I was pleased at $1800. That is $450 a month or $15 a day. 
Our boat is 33' and fairly basic.


----------



## danielgoldberg

Funny, my guestimate was pretty spot on to your actual experience. Annualized, your expenses are about $5400. Taking out the boat and outfitting, my annualized hypothetical expenses come to about $5000. I actually didn't include fuel or ANY moorage (among other things) which could explain the difference. Also, and I don't know this from firsthand experience, but I suspect it's easier to go on the lean side for 4 months than it would be for 2 years or longer, so query whether your expenses would rise as time marched along. I'm not saying in actuality they would, I'd just be curious about that as a case study. I think for the good of society you need to go back out cruising for a 2 year stint so we can figure this out.


----------



## danielgoldberg

Funny you should ask:

How much experience do I need to sail this event? Sailing to Bermuda is something to be taken seriously, as it requires sailing in the ocean for multiple days, through the night, and conquering a Gulfstream crossing. That said, with proper planning, preparation and attention it is something that most reasonably experienced sailors can manage. The rally format necessarily attracts less experienced bluewater sailors, and that is fine of course. In terms of experience, you should have made several overnight passages, whether coastal or bluewater. Ideally you will have sailed to Bermuda as crew if not as skipper. Likewise, you should be able to sail and deal with what most sailors consider heavy weather. Though we are employing experienced weather and Gulfstream routers and we will not leave in the face of an adverse weather forecast, no one can guaranty fair weather and you should expect to encounter 25 to 30 knot winds or more and the accompanying seas for at least some of the time. If you are on the lighter side in terms of experience, then it is all the more important for you to have experienced crew on board, particularly crew who know how to cope with deteriorating weather, mechanical failures, and ocean passages. It would be greatly helpful to have at least one crewmember on board who has sailed to Bermuda.

First question and answer from our FAQ page.

Best,


----------



## Plumper

We weren't being "lean" at all. We had more to spend but there was nothing to buy. This was a wilderness cruise not a Caribbean Island hop. The thing we saw the most of was whales.
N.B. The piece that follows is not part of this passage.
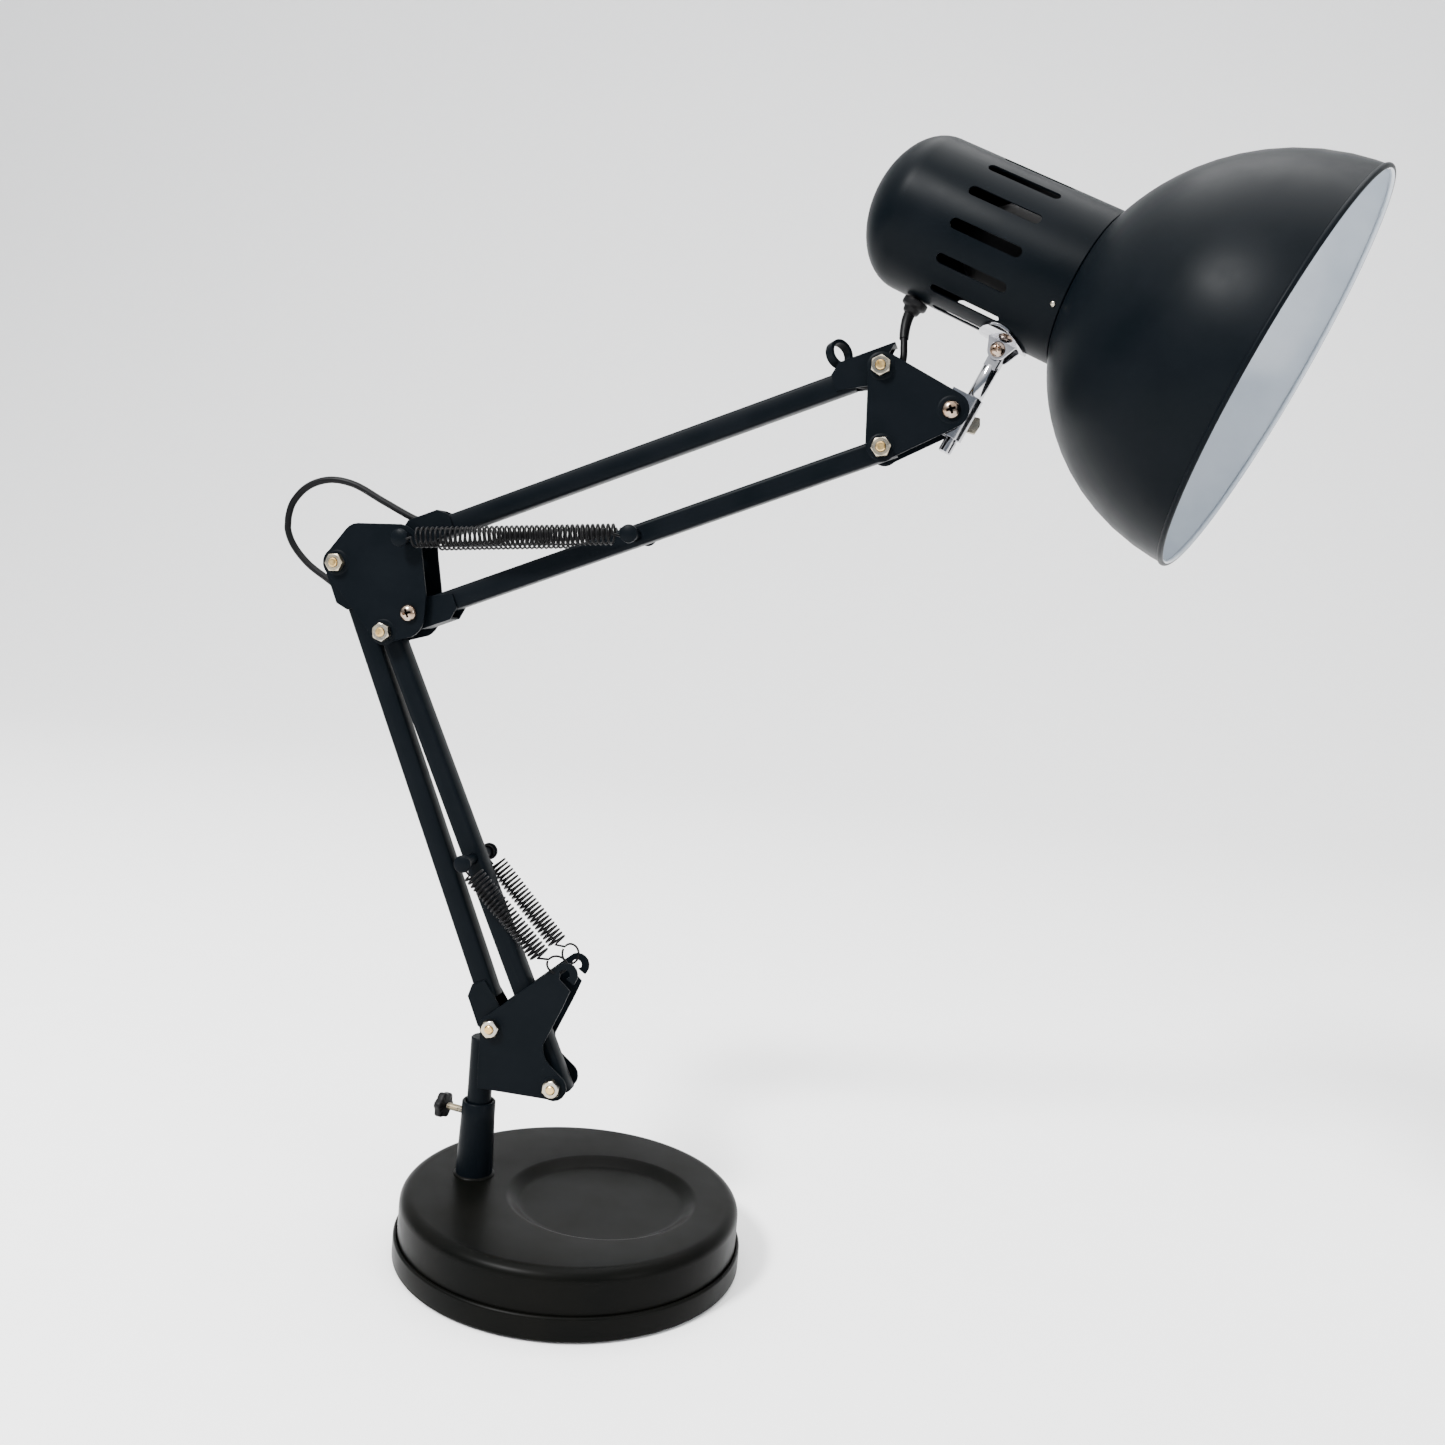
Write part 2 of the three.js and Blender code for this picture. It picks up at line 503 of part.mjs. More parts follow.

I think it might be more expensive to cruise south. I let you know.........


----------



## soulesailor

danielgoldberg said:


> 2. Self-steering. A must. Whether it's a windvane or autopilot (definite advantages to each), it'll cost you about $4,000, probably more. I'm going with $4k because you can get a windvane for that and install it yourself. Maybe you get lucky and your $20k boat has self steering, but I doubt it would be sufficiently robust for the test you will put to it.


While I would not want to sail off without a windvane, others do so I'm not sure this would be an ESSENTIAL item. Vega just sailed from Hawaii to PNW and steered by balancing his boat and tying off his tiller.


----------



## Freesail99

This is great stuff and I think Cd's intent for this thread.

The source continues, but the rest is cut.